In 1769, he was received to the Société royale des sciences et des arts de Metz and he attended the works of the lodge of Saint-Jean de l'Amitié de Saint-Étienne in Metz, where he would meet a number of academicians and parliamentarians of this city.

===Intendant of Corsica (1775–1785)===
In 1775, at the age of 34, Bertrand de Boucheporn became the third intendant of Corsica, the island which had been ceded to France by the Republic of Genoa via the Treaty of Versailles, in 1768. He spent "ten fruitful years (1775–85) on the island." By his ordonnances he was supportive to the island's development of forestry, agriculture and the industry and he established a plan for enlarging the bridges to enhance transport capabilities and commerce. He also reformed the island's tax system with a new territorial tax replacing all other taxes attached to land's ownership.

Willingly taking into account the islanders' national feelings, he endeavored to reconcile a country still deeply marked by the recent paolist revolts. As he favoured a reform of political representation, "Boucheporn pressed for a fully proportional system within the Estates, but at this juncture the ministers refused to move beyond a position whereby each order returned the same number of deputies."

In Bastia, Mrs de Boucheporn, the intendant's wife, befriended Letizia Buonaparte (born Ramolino), Napoleon's mother; she was the godmother of Louis Bonaparte, Napoleon's brother and the to-be king of Holland, whose godfather was Mr de Marbeuf, the island's governor. Some time later, Boucheporn "helped by his credence and perhaps even his purse the young Napoleon to be admitted to the Brienne cadet school."

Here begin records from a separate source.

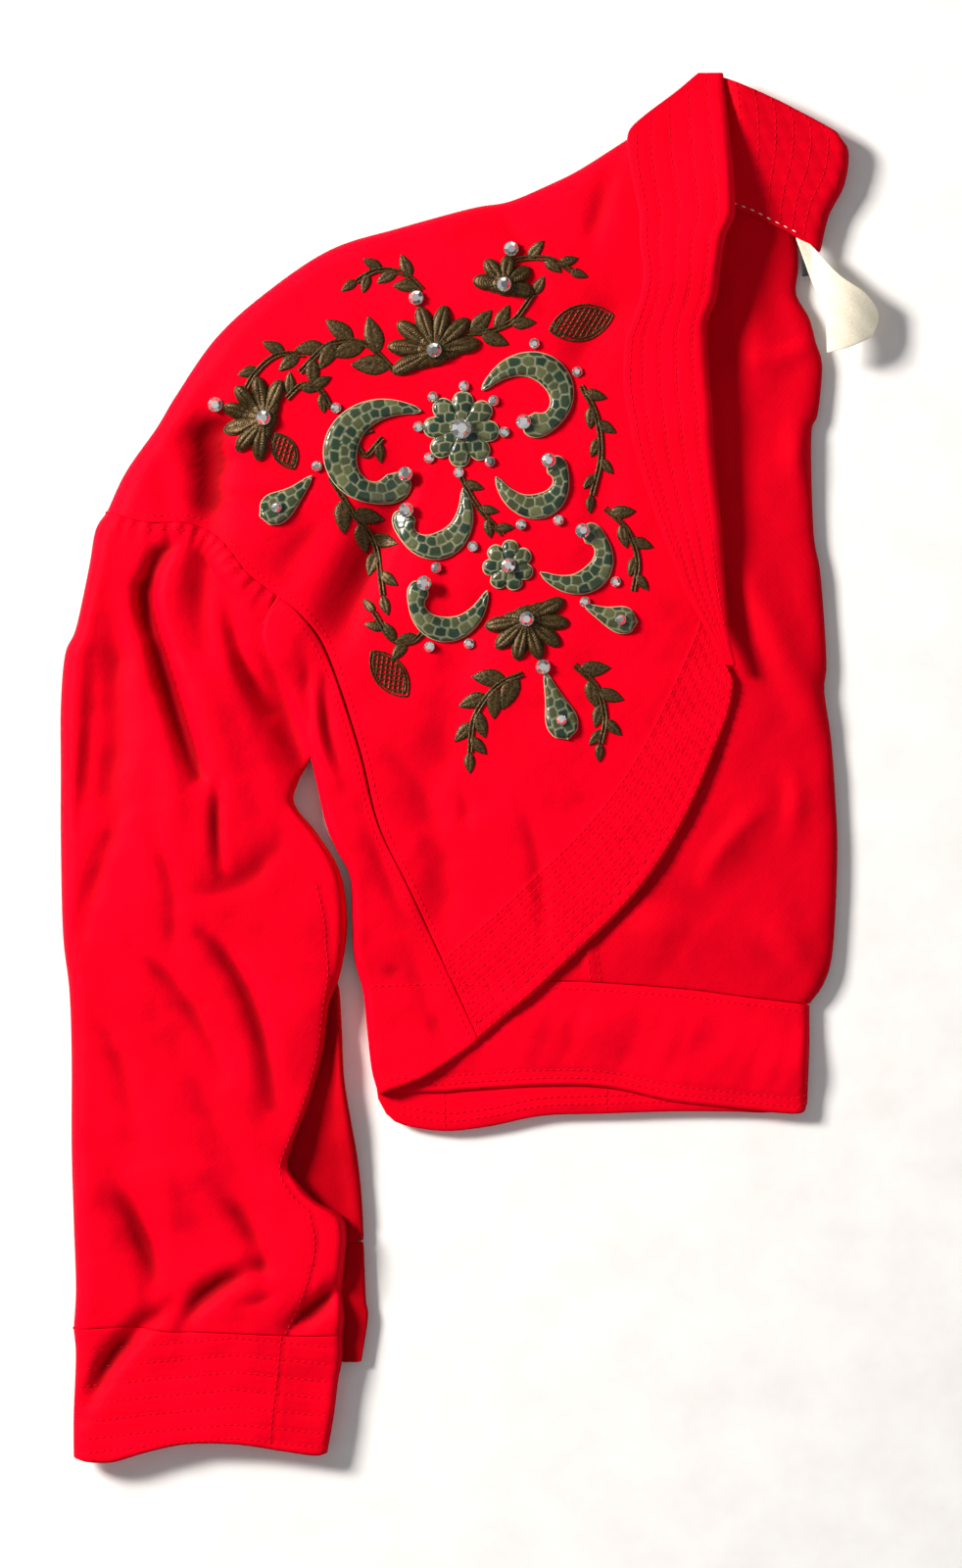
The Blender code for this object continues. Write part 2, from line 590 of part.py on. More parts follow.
FLUSH = {  # a border, and its neighbours inside
    "bottom": (0, 1),
    "top": (-1, -2),
    "left": ((slice(None), 0), (slice(None), 1)),
    "right": ((slice(None), -1), (slice(None), -2)),
}


def wall(name, outer, thickness, finish, plain=None, flush=()):
    """A cloth wall: its outer face, the same face moved in by its thickness, and its rim."""
    rows, columns = outer.shape[:2]
    base = outer if plain is None else plain
    normal = grid_normals(base)
    for place in flush:
        edge, inside = FLUSH[place]
        way = unit((base[inside] - base[edge]) * (1, 1, 0))
        normal[edge] = unit(normal[edge] - (normal[edge] * way).sum(axis=-1, keepdims=True) * way)
    inner = base - thickness * normal
    count = rows * columns
    verts = np.vstack([outer.reshape(-1, 3), inner.reshape(-1, 3)])
    faces = cells(rows, columns) + [f[::-1] for f in cells(rows, columns, count)]
    edge = border(rows, columns)
    for a, b in zip(edge, edge[1:] + edge[:1]):
        faces.append((b, a, a + count, b + count))
    return new_piece(name, verts, faces, finish)


def pile(name, sides, height, finish, rim):
    """Hidden layers as one rounded solid, with a flat underside and layered edges."""
    rows, columns = GRIDS[name]
    v, u = np.meshgrid(np.linspace(0, 1, rows), np.linspace(0, 1, columns), indexing="ij")
    xy = four_sides(*sides, u, v)
    z = height(xy[..., 0], xy[..., 1])
    verts = list(np.concatenate([xy, z[..., None]], axis=-1).reshape(-1, 3))
    edge = border(rows, columns)
    line = np.array([verts[k][:2] for k in edge])
    tangent = np.roll(line, -1, axis=0) - np.roll(line, 1, axis=0)
    tangent /= np.linalg.norm(tangent, axis=1, keepdims=True)
    outward = np.stack([tangent[:, 1], -tangent[:, 0]], axis=1)
    faces = cells(rows, columns)
    ring = edge
    for out, level in rim:
        start = len(verts)
        verts += [(*(p + out * n), level) for p, n in zip(line, outward)]
        following = list(range(start, start + len(edge)))
        for k in range(len(edge)):
            n = (k + 1) % len(edge)
            faces.append((ring[n], ring[k], following[k], following[n]))
        ring = following
    faces.append(tuple(ring[::-1]))
    return new_piece(name, verts, faces, finish)


def make_body_layers():
    """The covered back, the far back and the far front, folded under the upper half."""
    sides = (BODY_PILE_LEFT, BODY_PILE_RIGHT, FAR_HEM, BODY_PILE_TOP)
    return pile("far_half_body", sides, body_pile_height, RED, RIM)


def sleeve_and_cuff_pile(x, y):
    """The sleeve's pile runs on under the cuff at the cuff's own height."""
    under = lowest_near(sleeve_top, x, y, CUFF_REACH) - CUFF_CLOTH - LAYER_GAP
    share = mound(x, y, CUFF_OUTLINE, MOUND_START)
    cuff = PILE_TOP + (np.maximum(under, PILE_TOP) - PILE_TOP) * share
    return np.where(y < SLEEVE_LEFT[0][1], cuff, sleeve_pile_height(x, y))


def make_sleeve_layers():
    """The under side of the near sleeve and both sides of the far one."""
    sides = (SLEEVE_PILE_LEFT, SLEEVE_PILE_RIGHT, SLEEVE_PILE_BOTTOM, SLEEVE_PILE_TOP)
    return pile("sleeve_layers", sides, sleeve_and_cuff_pile, RED, RIM)


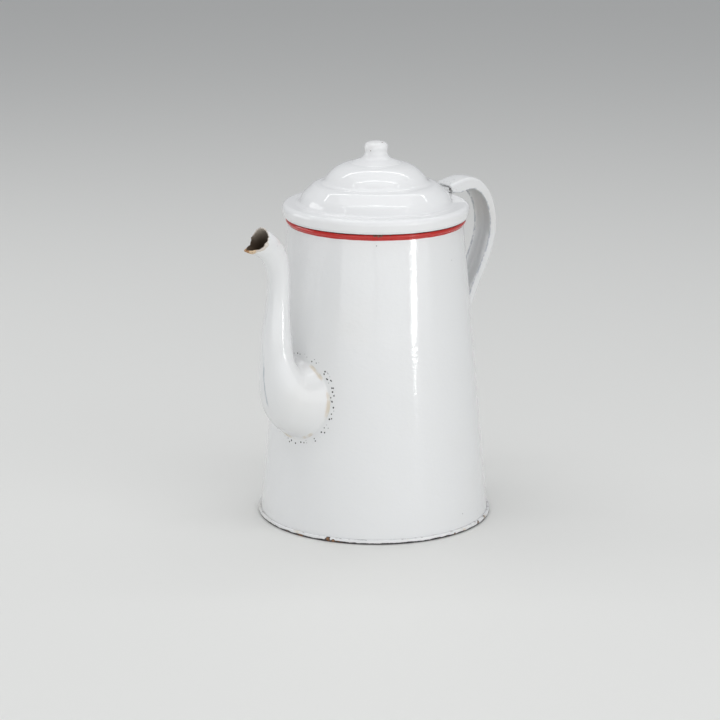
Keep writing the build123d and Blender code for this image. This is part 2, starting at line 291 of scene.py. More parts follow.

During his Corsican stay, Boucheporn welcomed home Pierre Baillot (1771–1842), a young violinist and an orphan at the age of twelve of a magistrate in Bastia, and "treated him with all the tenderness of a son." He sent him to Rome with his own children, to study with the musician Pollani, who was himself a student of the violinist and composer Pietro Nardini. Baillot was to become one of the most famous French violinists.

===An enlightened intendant===
According to his French biographer, Maurice Bordes, "marked by the philosophy of Enlightenment, economic liberalism and physiocracy, Boucheporn is one of the enlightened intendants of the end of the Ancien Régime."

The British historian Peter Jones highlights that he was one of these intendants who, by their attitude and role, were ahead of their time: "Turgot, Bertier fils, Antoine Chaumont de La Galaizière and Bertrand de Boucheporn were all intendants who became impatient with the stop-go politics of reform. Rather than wait upon events, they pushed on with practical measures hoping to convert ministers along the way. In many respects they were men ahead of their time: advocates of some form of power sharing rather than diligent instruments of traditional absolute monarchy."

As he was newly installed as intendant of Navarre, in southern France, Boucheporn would declare to the parlementaires at Pau: "We no longer live in times when men consider that mode of governance to be perfect which is most complicated and most shrouded in mystery, or which endeavors to distract or altogether to deceive the people."

===Sentence and death in Toulouse (1794)===
Under the Terror, as two of his sons had emigrated to serve in the Armée des Princes, Boucheporn was arrested (June 1793) and "tried on a charge of sending money abroad." He was sentenced to death and beheaded on the Place de la Liberté in Toulouse on 2d Ventôse, Year II (20 February 1794), at the age of 53.

Bertrand de Boucheporn was the "9th of 31 victims of the Tribunal Révolutionnaire in Toulouse," and one of nine French intendants to die under the guillotine.

== Coat of arms ==
Armes: Écartelé aux 1 et 4 d'azur à une pomme de pin d'argent tigée et feuillée de même; aux 2 et 3 de gueules à trois annelets entrelacés d'or.
The coat of arms of the Bertrand de Boucheporn family are recalled in the blason of the village of Boucheporn, in Moselle, which also features, in the 1st quarter, the blason of the Longeville Abbey, to which the village was attached in the Middle age.